After painting the bengal red base layer, you want to let it sit for a while: it must be tacky but not liquid. 15-30 minutes, ish. Yeah, this was also a point of worry for me. Experienced kintsugi artisans can probably glance at the bengal red and know that it needs a few more minutes before it is ready for gilding. I don't, I only have data: I spent 15 minutes laying down the bengal red base coat, I waited exactly 30 minutes after the last brush stroke before applying the gold powder. The room I worked in was at 25.3°C with a relative humidity of 71.3% and the CO2 levels hovered around 480 ppm. There was a full moon and a thunderstorm, in case you wondered. After 30 minutes, the bengal red urushi was just a tad too liquid when I started applying the gold powder.

Mistake 7: Not waiting long enough before applying gold powder and smearing the lacquer.

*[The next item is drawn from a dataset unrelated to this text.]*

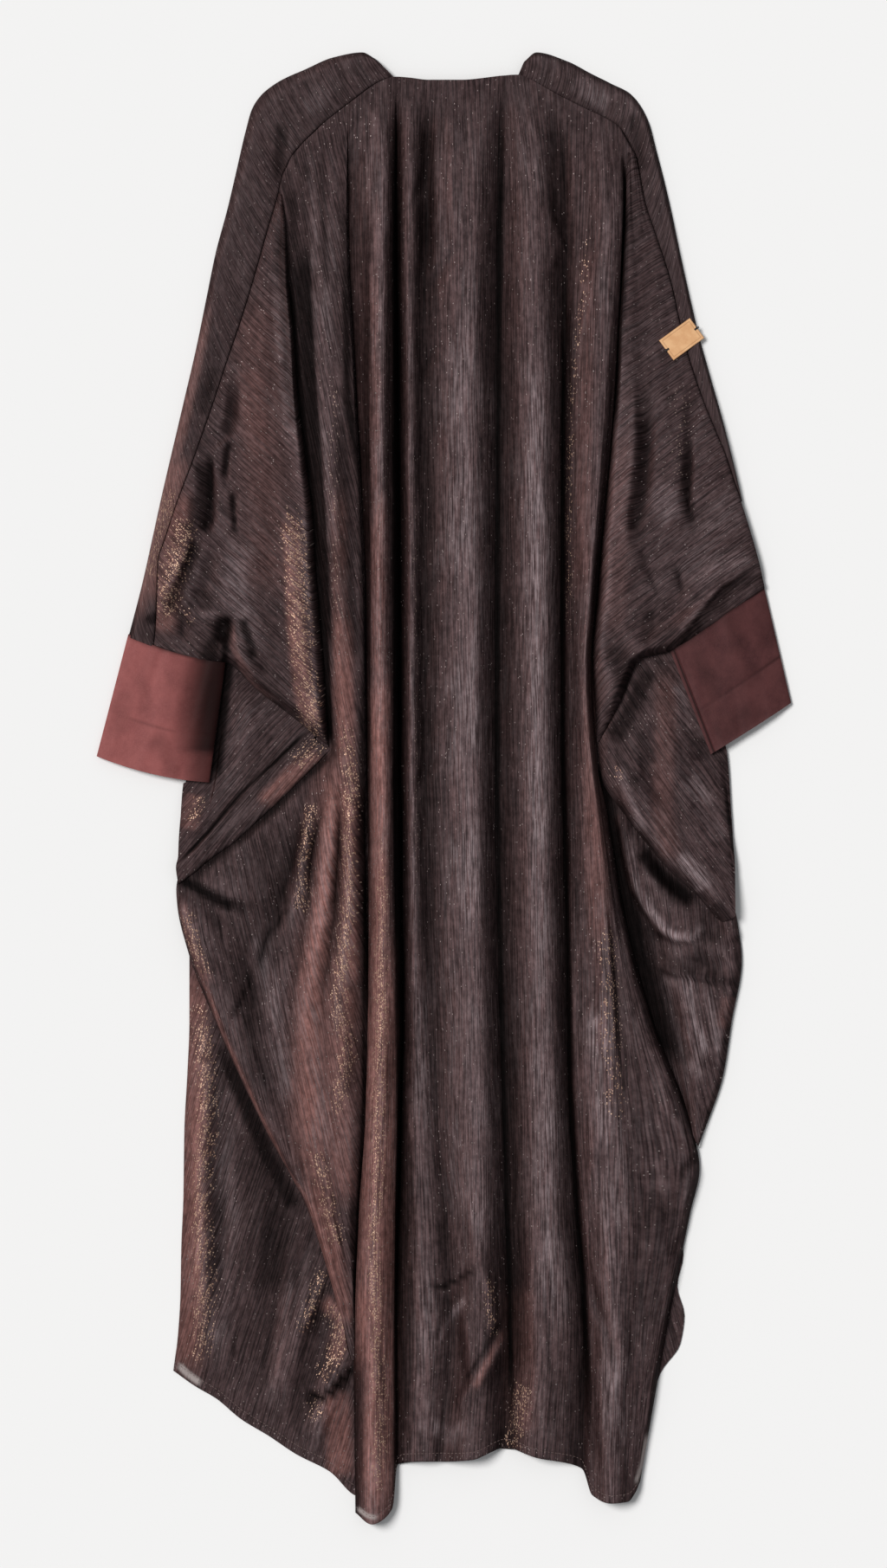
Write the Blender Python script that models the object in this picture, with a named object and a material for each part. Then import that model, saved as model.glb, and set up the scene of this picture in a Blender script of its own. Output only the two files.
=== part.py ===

A significant driver of the cost of the kintsugi kit I purchased was the small amount of astonishingly fine gold powder that came with it. Included were also a couple of balls of pure silk (because why not) that, when coerced into small balls, will hold a small amount of gold powder. Carefully, I brushed the gold-laden silk balls across the lines of bengal red urushi and watched as they transformed, in the blink of an eye, from earthy red to brilliant gold, as if by magic. That is, until I applied a bit too much pressure and smeared some of the lacquer and made a mess of a couple of parts of the seams. All in all, though, I believe this part went okay. Far better than I feared, at least.

Bengal red urushi is applied before gold powder

Goldfinger!

Final results

After a couple days in the urushi box, this is what I was greeted with. It's not perfect by any stretch of the imagination, but I'm glad I had the opportunity to dip my toes in the art of kintsugi. I'm also very excited to finally have my mug back.